なんでも食べていいからといって油断せず、栄養バランスを考えたカロリー摂取をしなければなりません。
正しい糖質制限ダイエットの方法とは
糖質を”0”にしない
糖質を一気に減らしたり、1日の摂取量を20g以下に制限したりしてしまうと、脳のエネルギー不足になり働きが悪くなります。これにより集中力がなくなり、頭がぼーっとしやすくなってしまいます。
日本人の場合、脳が十分に働くため1日に約80〜100gの糖質が必要だといわれています。そのため1日あたりの糖質摂取量を100g(1食あたり30〜40g。ごはんであればお茶碗の3分の1程度)に設定してみましょう。
たんぱく質をしっかり取る
糖質制限によって体内では糖質が不足しますが、タンパク質、脂質が代替エネルギーとして働いてくれます。
脂質は取りすぎることで血中の悪玉コレステロールが増加して脳卒中リスクを高めてしまいますが、タンパク質は脂肪の燃焼を助けてくれます。
1日に必要なタンパク質として、「体重×1g~1.5g」です。体重50kgの人の場合は、毎日50g〜75gのたんぱく質が必要です。 タンパク質とビタミンB群などが多く含まれる肉や魚、卵などの比率を多くしましょう。
無理のない糖質制限で、長く続けられるようにする
何事も継続は力なりです。せっかく始めた糖質制限も、続かなければ全く意味がないです。
続けるためには、やはり我慢しすぎないこと。

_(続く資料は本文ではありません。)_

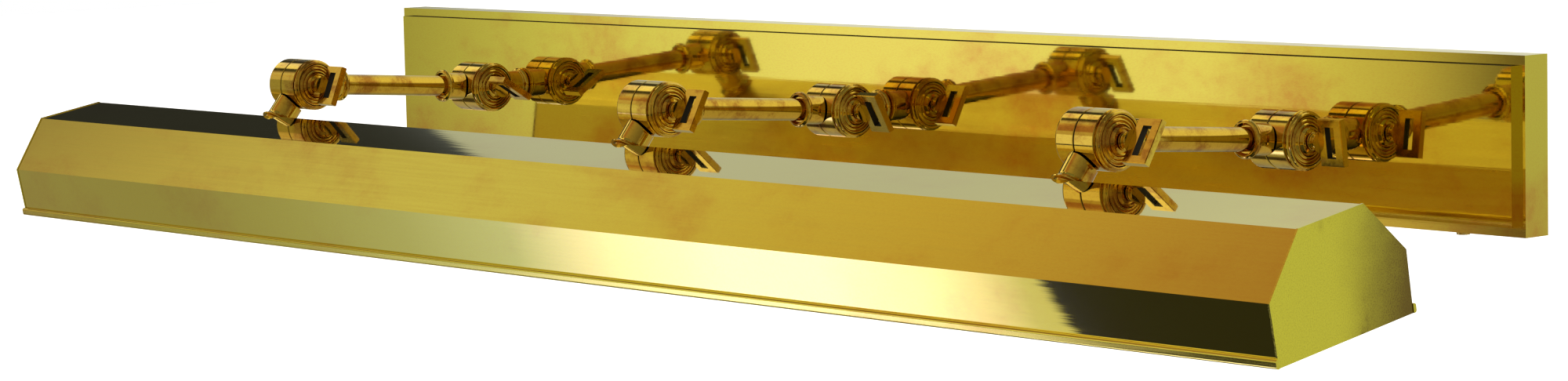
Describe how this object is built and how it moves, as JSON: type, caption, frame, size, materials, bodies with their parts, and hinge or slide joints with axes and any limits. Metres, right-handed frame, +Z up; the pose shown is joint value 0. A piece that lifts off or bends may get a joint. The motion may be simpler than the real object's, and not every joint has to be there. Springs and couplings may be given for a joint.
{
  "type": "picture light",
  "caption": "Long picture light with a folded sheet shade on three jointed arms that swivel from a long shallow wall box.",
  "frame": {"origin": "on the wall, at the centre of the wall screw pattern and of the wall box", "axes": "+X along the light to the right as seen from the room, +Y into the wall, +Z up"},
  "size_m": [1.22, 0.3104, 0.1368],
  "materials": {
    "wall_box_brass": "polished with light patina",
    "shade_brass": "satin brushed antique brass",
    "arm_brass": "polished antique brass",
    "key_brass": "satin antique brass",
    "plain_brass": "as machined",
    "zinc_steel": "zinc plated",
    "white_reflector": "gloss white enamel",
    "porcelain": "glazed",
    "terminal_plastic": "moulded",
    "rubber": "moulded",
    "opal_glass": "opal",
    "wire_insulation": "extruded",
    "fibre": "pressed"
  },
  "bodies": {
    "wall_mount": {"cover_frame": "wall_box_brass", "cover_panel": "wall_box_brass", "wall_plate": "zinc_steel", "upper_rail": "zinc_steel", "lower_rail": "zinc_steel", "cover_lugs": "plain_brass", "cover_screws": "plain_brass", "reinforcing_plates": "zinc_steel", "stem_nipples": "plain_brass", "stem_washers": "zinc_steel", "stem_locknuts": "plain_brass", "terminal_block": "terminal_plastic", "terminal_screws": "zinc_steel", "earth_stud": "plain_brass", "cable_grommet": "rubber", "backplate_wiring": "wire_insulation", "wall_knuckle_left": "arm_brass", "wall_knuckle_middle": "arm_brass", "wall_knuckle_right": "arm_brass", "rear_caps": "arm_brass"},
    "arms": {"arm_tube_left": "arm_brass", "arm_tube_middle": "arm_brass", "arm_tube_right": "arm_brass", "arm_rear_half_left": "arm_brass", "arm_rear_half_middle": "arm_brass", "arm_rear_half_right": "arm_brass", "arm_front_half_left": "arm_brass", "arm_front_half_middle": "arm_brass", "arm_front_half_right": "arm_brass", "friction_washers": "fibre", "arm_wiring": "wire_insulation", "front_caps": "arm_brass"},
    "rear_key_left": {"rear_key_left": "key_brass"},
    "rear_key_middle": {"rear_key_middle": "key_brass"},
    "rear_key_right": {"rear_key_right": "key_brass"},
    "front_key_left": {"front_key_left": "key_brass"},
    "front_key_middle": {"front_key_middle": "key_brass"},
    "front_key_right": {"front_key_right": "key_brass"},
    "shade": {"shade_knuckle_left": "arm_brass", "shade_knuckle_middle": "arm_brass", "shade_knuckle_right": "arm_brass", "shade_nipples": "plain_brass", "shade_washers": "zinc_steel", "shade_locknuts": "plain_brass", "shade_shell": "shade_brass", "end_cap_left": "shade_brass", "end_cap_right": "shade_brass", "front_bead": "shade_brass", "rear_bead": "shade_brass", "reflector_top": "white_reflector", "reflector_front": "white_reflector", "reflector_rear": "white_reflector", "lampholder_1": "porcelain", "lampholder_2": "porcelain", "lampholder_3": "porcelain", "lampholder_4": "porcelain", "lampholder_brackets": "zinc_steel", "lampholder_screws": "zinc_steel", "lamp_glass_1": "opal_glass", "lamp_glass_2": "opal_glass", "lamp_glass_3": "opal_glass", "lamp_glass_4": "opal_glass", "lamp_caps": "plain_brass", "shade_wiring": "wire_insulation"}
  },
  "joints": [
    {"name": "arms_tilt", "type": "hinge", "parent": "wall_mount", "child": "arms", "pos_m": [0, -0.058, 0], "axis": [1, 0, 0], "range_deg": [-50, 45]},
    {"name": "shade_tilt", "type": "hinge", "parent": "arms", "child": "shade", "pos_m": [0, -0.21009, 0.01117], "axis": [1, 0, 0], "range_deg": [-45, 54]},
    {"name": "rear_key_left_turn", "type": "hinge", "parent": "arms", "child": "rear_key_left", "pos_m": [-0.389, -0.058, 0], "axis": [1, 0, 0], "range_deg": [0, 150]},
    {"name": "front_key_left_turn", "type": "hinge", "parent": "arms", "child": "front_key_left", "pos_m": [-0.389, -0.21009, 0.01117], "axis": [1, 0, 0], "range_deg": [0, 150]},
    {"name": "rear_key_middle_turn", "type": "hinge", "parent": "arms", "child": "rear_key_middle", "pos_m": [0, -0.058, 0], "axis": [1, 0, 0], "range_deg": [0, 150]},
    {"name": "front_key_middle_turn", "type": "hinge", "parent": "arms", "child": "front_key_middle", "pos_m": [0, -0.21009, 0.01117], "axis": [1, 0, 0], "range_deg": [0, 150]},
    {"name": "rear_key_right_turn", "type": "hinge", "parent": "arms", "child": "rear_key_right", "pos_m": [0.389, -0.058, 0], "axis": [1, 0, 0], "range_deg": [0, 150]},
    {"name": "front_key_right_turn", "type": "hinge", "parent": "arms", "child": "front_key_right", "pos_m": [0.389, -0.21009, 0.01117], "axis": [1, 0, 0], "range_deg": [0, 150]}
  ]
}
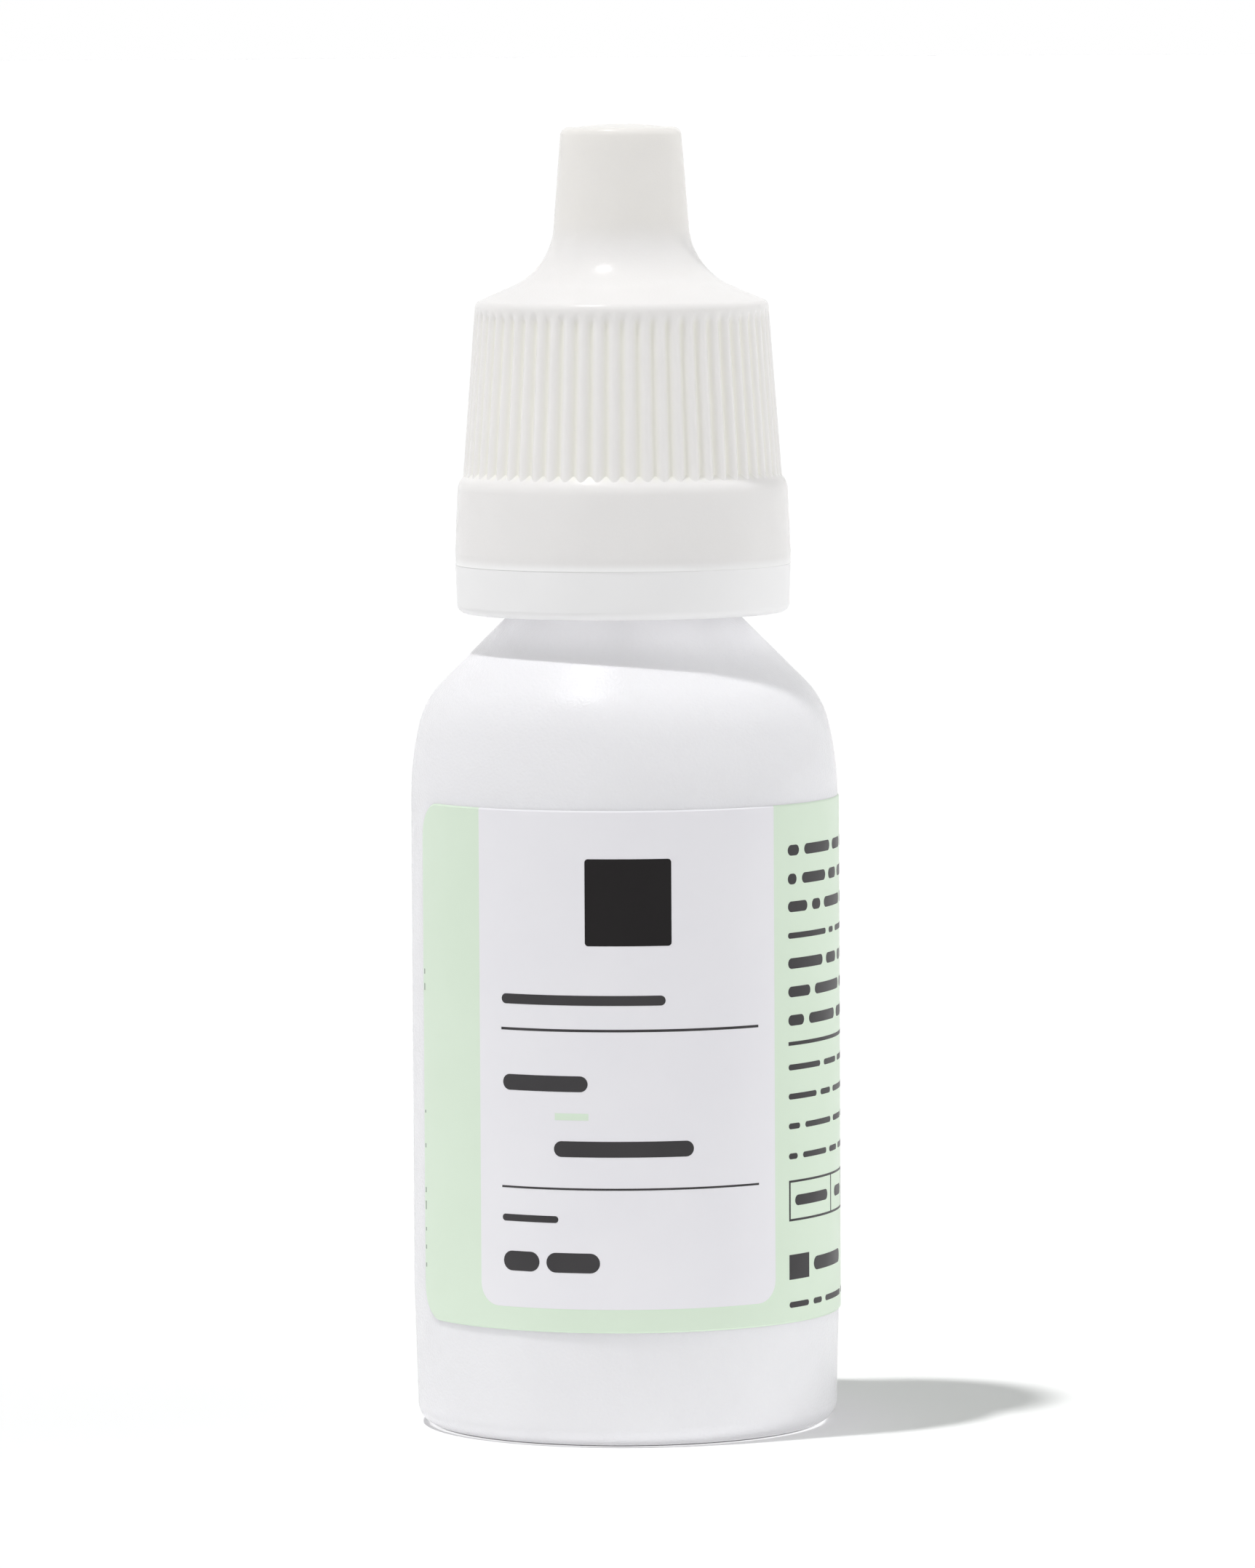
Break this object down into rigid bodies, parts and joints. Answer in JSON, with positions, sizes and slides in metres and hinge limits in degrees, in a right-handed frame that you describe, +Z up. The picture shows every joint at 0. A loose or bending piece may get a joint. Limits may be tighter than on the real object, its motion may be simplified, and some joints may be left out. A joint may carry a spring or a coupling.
{
  "type": "eye drop bottle",
  "caption": "Small squeezable dropper bottle with a press-fitted nozzle insert, a ribbed screw cap with a narrow nose, a break-away ring and a wrapped label.",
  "frame": {"origin": "centre of the bottle's foot, on the surface it stands on", "axes": "+Z up along the bottle's axis, -Y out of the middle of the label's front panel"},
  "size_m": [0.0252, 0.0254, 0.0762],
  "materials": {
    "bottle_plastic": "satin",
    "insert_plastic": "satin",
    "label_film": "satin",
    "solution": "gloss",
    "ring_plastic": "satin",
    "cap_plastic": "satin"
  },
  "bodies": {
    "bottle": {"bottle": "bottle_plastic", "dropper_insert": "insert_plastic", "label": "label_film", "solution": "solution"},
    "tamper_ring": {"tamper_ring": "ring_plastic"},
    "cap": {"screw_cap": "cap_plastic"}
  },
  "joints": [
    {"name": "cap_turn", "type": "hinge", "parent": "bottle", "child": "tamper_ring", "pos_m": [0, 0, 0.05047], "axis": [0, 0, 1], "range_deg": [0, 3060]},
    {"name": "cap_rise", "type": "slide", "parent": "tamper_ring", "child": "cap", "axis": [0, 0, 1], "range_m": [0, 0.02551]}
  ],
  "couplings": [
    {"joint": "cap_rise", "follows": "cap_turn", "m_per_rad": 0.00047746}
  ]
}
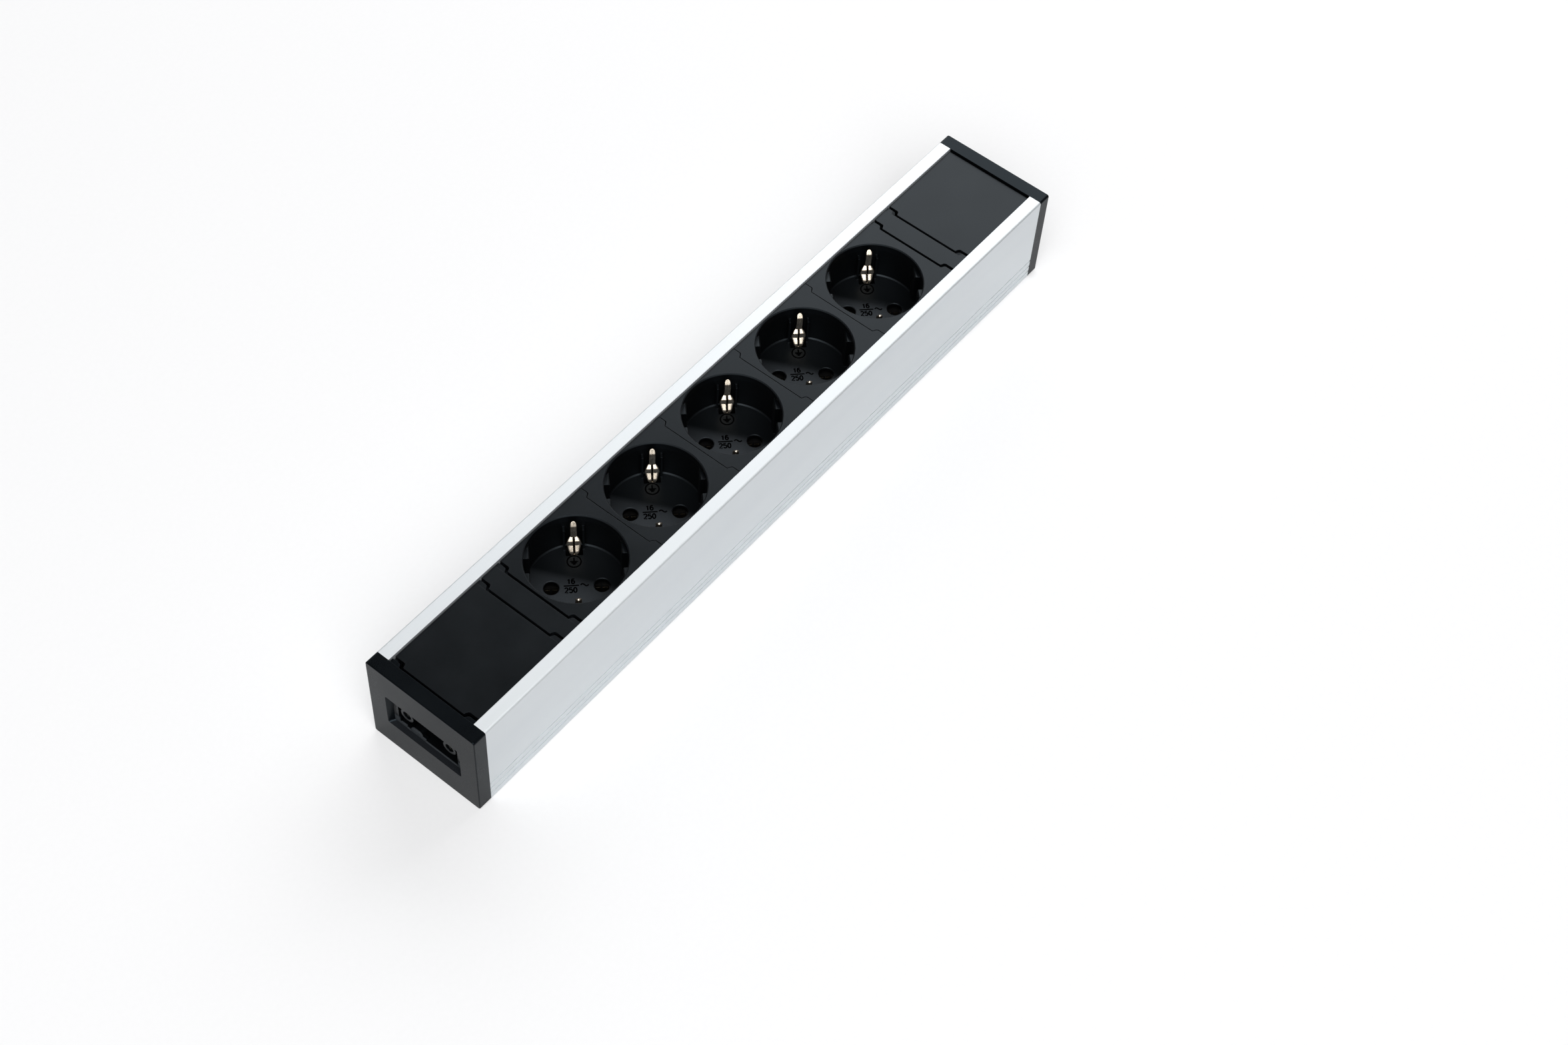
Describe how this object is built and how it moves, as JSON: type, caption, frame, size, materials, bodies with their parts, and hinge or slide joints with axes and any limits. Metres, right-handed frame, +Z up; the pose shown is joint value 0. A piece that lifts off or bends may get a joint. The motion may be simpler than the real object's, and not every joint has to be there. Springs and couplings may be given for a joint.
{
  "type": "multi-socket box",
  "caption": "Long aluminium strip with round earthed sockets turned on the diagonal, plain black panels, black end caps and a three-pole inlet.",
  "frame": {"origin": "middle of the underside", "axes": "+X along the strip from the inlet end to the blind end, +Z up out of the sockets"},
  "size_m": [0.347, 0.0524, 0.0458],
  "materials": {
    "anodised_aluminium": "satin",
    "black_plastic": "matte",
    "grey_plastic": "matte",
    "contact_brass": "satin",
    "plated_brass": "satin",
    "zinc_steel": "satin",
    "brown_insulation": "satin",
    "blue_insulation": "satin",
    "green_yellow_insulation": "satin"
  },
  "bodies": {
    "root": {"housing_profile": "anodised_aluminium", "end_cap_inlet": "black_plastic", "end_cap_blind": "black_plastic", "inlet_insert": "black_plastic", "blank_panel_near": "black_plastic", "blank_panel_far": "black_plastic", "spacer_near": "black_plastic", "spacer_far": "black_plastic", "insulating_tray": "grey_plastic", "busbar_live": "contact_brass", "busbar_neutral": "contact_brass", "busbar_earth": "contact_brass", "inlet_contact_live": "plated_brass", "inlet_contact_neutral": "plated_brass", "inlet_contact_earth": "plated_brass", "lead_live": "brown_insulation", "lead_neutral": "blue_insulation", "lead_earth": "green_yellow_insulation", "bonding_lead": "green_yellow_insulation", "bonding_tag": "plated_brass", "bonding_screw": "zinc_steel", "base_screws": "zinc_steel", "socket_1": "black_plastic", "socket_base_1": "grey_plastic", "earth_clip_1": "plated_brass", "live_contact_1": "contact_brass", "neutral_contact_1": "contact_brass", "socket_2": "black_plastic", "socket_base_2": "grey_plastic", "earth_clip_2": "plated_brass", "live_contact_2": "contact_brass", "neutral_contact_2": "contact_brass", "socket_3": "black_plastic", "socket_base_3": "grey_plastic", "earth_clip_3": "plated_brass", "live_contact_3": "contact_brass", "neutral_contact_3": "contact_brass", "socket_4": "black_plastic", "socket_base_4": "grey_plastic", "earth_clip_4": "plated_brass", "live_contact_4": "contact_brass", "neutral_contact_4": "contact_brass", "socket_5": "black_plastic", "socket_base_5": "grey_plastic", "earth_clip_5": "plated_brass", "live_contact_5": "contact_brass", "neutral_contact_5": "contact_brass"}
  },
  "joints": []
}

我慢しすぎるとイライラが募り、ストレスに耐えられなくなると暴飲暴食に走り、リバウンドしやすくなります。
続けられるレベルの糖質制限から始めて、無理のない範囲で徐々に減らしていきましょう。
続ければいつかきっと身を結ぶ日がやってきます。
運動も取り入れると効果アップ
糖質制限とともに適度な有酸素運動をすることによって、基礎代謝エネルギー量が高まり、脂肪燃焼が促進されます。
ただし過度な運動は、筋肉の糖代謝が活発になりすぎてエネルギー不足に陥ることがあるので、無理のない続けられる運動にしましょう。
まとめ
糖質制限ダイエットは、誤った方法で行うと色々な悪影響が出ることをお伝えしました。
しかしこれらのことを注意して行えば、 安全で効率よくダイエットを進めることができます。
もしあなたが行なっている糖質制限に不安を持っているなら、お近くの病院や保健所、地域包括支援センターなどに配属されている保健師や栄養士、理学療法士などに聞いて見るのも一つの手です。
健康的なダイエットが続けられるように、適切な方法で続けて行きましょう。
本日は以上です、最後まで読んでいただきありがとうございます。